The chase is on ,saw several bucks chasing and gathering , necks beginning to swell and lots of rubbed trees, Not taking Corn yet , but chopped apples are good.
Lots of berries still available and some acorn.

We shot one buck 2 does Yesterday. Full moon going away.


----------



## jimmy2sticks (Oct 27, 2013)

I got a nice 12pt on the 20th, he was feeding on persimmons. As soon as i get the pics from my brother i'll post'em up.


----------



## jimmy2sticks (Oct 28, 2013)

here are the pics


----------



## Lowjack (Nov 4, 2013)

Nice one Jimmy Congrats !!!


----------



## Lowjack (Nov 4, 2013)

Going up Tomorrow , hope they are still hot after does ??


----------



## jimmy2sticks (Nov 5, 2013)

I couldn't really say, I haven't been down since opening weekend of rifle season. I'm going back the weekend of the 16th.


----------



## jimmy2sticks (Nov 10, 2013)

How was your hunt?
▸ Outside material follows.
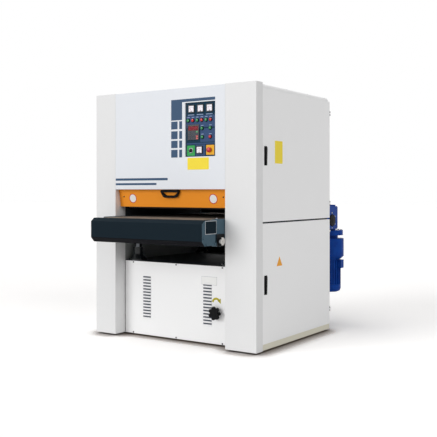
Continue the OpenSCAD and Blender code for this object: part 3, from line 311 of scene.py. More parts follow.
@dataclass(frozen=True)
class ShadeSplitPaint(Finish):
    """Brushed machine paint whose tone changes at a height; the darker of the two tones is
    painted shade on the side that lies in shade.
    """

    roughness: float = 0.55
    grain_mm: float = 3.5
    depth_mm: float = 0.05
    edge_mm: float = 2.0
    upper: str = "4a4e50"
    shade_line_z_mm: float = 560.0

    def dress(self, on: Canvas) -> None:
        """Soft brush grain, and the upper tone above the height, which paints the shaded side
        darker.
        """
        height = add_node(on.tree, "ShaderNodeSeparateXYZ", {0: on.place}).outputs["Z"]
        above = add_node(on.tree, "ShaderNodeMath", {0: height, 1: self.shade_line_z_mm * MM},
                         operation="GREATER_THAN").outputs[0]
        on.blend(above, self.base, srgb(self.upper))
        on.relief(self, on.noise(self.grain_mm, 3))


@dataclass(frozen=True)
class CastEnamel(Finish):
    """Thick enamel over a sand casting: soft grains under a gloss skin."""

    roughness: float = 0.32
    coat: Span = (0.02, 0.18)
    tone: float = 0.8
    tone_mm: float = 60.0
    grain_mm: float = 4.0
    depth_mm: float = 0.12
    edge_mm: float = 2.0
    worn: str = ""

    def dress(self, on: Canvas) -> None:
        """Sand grain in the surface, and rubbed places where a worn colour is given."""
        other = srgb(self.worn) if self.worn else tint(self.base, self.tone)
        patches = ramp(on.tree, on.noise(self.tone_mm, 4, 0.6), [(0.45, BLACK), (0.75, WHITE)])
        on.blend(patches, self.base, other)
        on.relief(self, on.noise(self.grain_mm, 3))


@dataclass(frozen=True)
class MouldedPlastic(Finish):
    """Moulded nylon or ABS with a spark-eroded grain, paler in handled places."""

    roughness: float = 0.48
    tone: float = 1.25
    grain_mm: float = 1.2
    layers: float = 1.0
    depth_mm: float = 0.02
    edge_mm: float = 0.8


@dataclass(frozen=True)
class GlossPlastic(Finish):
    """Polished polycarbonate of push buttons and housings, with faint flow lines."""

    roughness: float = 0.16
    coat: Span = (0.15, 0.08)
    tone: float = 0.88
    tone_mm: float = 9.0
    grain_mm: float = 6.0
    layers: float = 1.0
    depth_mm: float = 0.008
    edge_mm: float = 0.5


@dataclass(frozen=True)
class Film(Finish):
    """Cast vinyl film or printed foil, with the panel's peel showing through."""

    roughness: float = 0.38
    tone: float = 0.95
    tone_mm: float = 45.0
    grain_mm: float = 2.2
    depth_mm: float = 0.008


@dataclass(frozen=True)
class Rubber(Finish):
    """Moulded rubber with a fabric or diamond pattern pressed into it."""

    roughness: float = 0.78
    tone: float = 1.4
    tone_mm: float = 25.0
    grain_mm: float = 5.0
    depth_mm: float = 0.5
    dust: str = ""
    dust_mm: float = 90.0

    def dress(self, on: Canvas) -> None:
        """Crossed ribs at the grain's pitch, and wood dust where a dust colour is given."""
        ribs = []
        for turn in (45, -45):
            across = add_node(on.tree, "ShaderNodeMapping",
                              {"Vector": on.place, "Rotation": (0, 0, math.radians(turn))})
            ribs.append(on.wave(self.grain_mm, {"Vector": across.outputs[0]}))
        both = add_node(on.tree, "ShaderNodeMath", {0: ribs[0], 1: ribs[1]},
                        operation="MULTIPLY").outputs[0]
        if self.dust:
            powder = ramp(on.tree, on.noise(self.dust_mm, 5, 0.65),
                          [(0.38, BLACK), (0.72, WHITE)])
            on.blend(powder, self.base, srgb(self.dust))
        else:
            on.clouds(self, 3)
        on.relief(self, both)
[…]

Are they moving good?


----------



## Lowjack (Nov 12, 2013)

I just got back and they are moving , they are chasing does , but does not hot yet , no swell necks or none of that stuff , we got a total of 8 , Saw a huge buck but didn't give me much of a chance to shoot it LOL.
Shot 3 coyotes also.


----------



## Lowjack (Nov 12, 2013)

Got this one 8 Am Yesterday morning ,big body buck , young about 3 YRS Old. 200 YRD Shot in the chest , walked 50 Yrds into the thick stuff my Beagle found him , he left no blood you could see.


----------



## jimmy2sticks (Nov 12, 2013)

Sweet deer congrats! I'll be down this weekend and hopefully they ill be moving good.


----------



## Lowjack (Nov 13, 2013)

Full moon now need to hunt mid day !! Good luck !


----------



## jimmy2sticks (Oct 31, 2014)

Well its been a pretty productive year so far. The fawn crop looks healthy. The acorn crop is decent. We have had more movement during daylight than the past few years. Opening week end of gun season was a success. My dad shot a solid 9 and I doubled up with a basket 8 and a doe. Dad, so buck wasn't swollen yet but his tarsals were black. Mine wasn't showing any signs of being ready and was traveling with 2 smaller bucks.


----------



## jimmy2sticks (Oct 31, 2014)

*Opening weekend deer*

Dad's was aged at 3.5 and 179 dressed, mine was aged at 2.5 and 130 dressed.


----------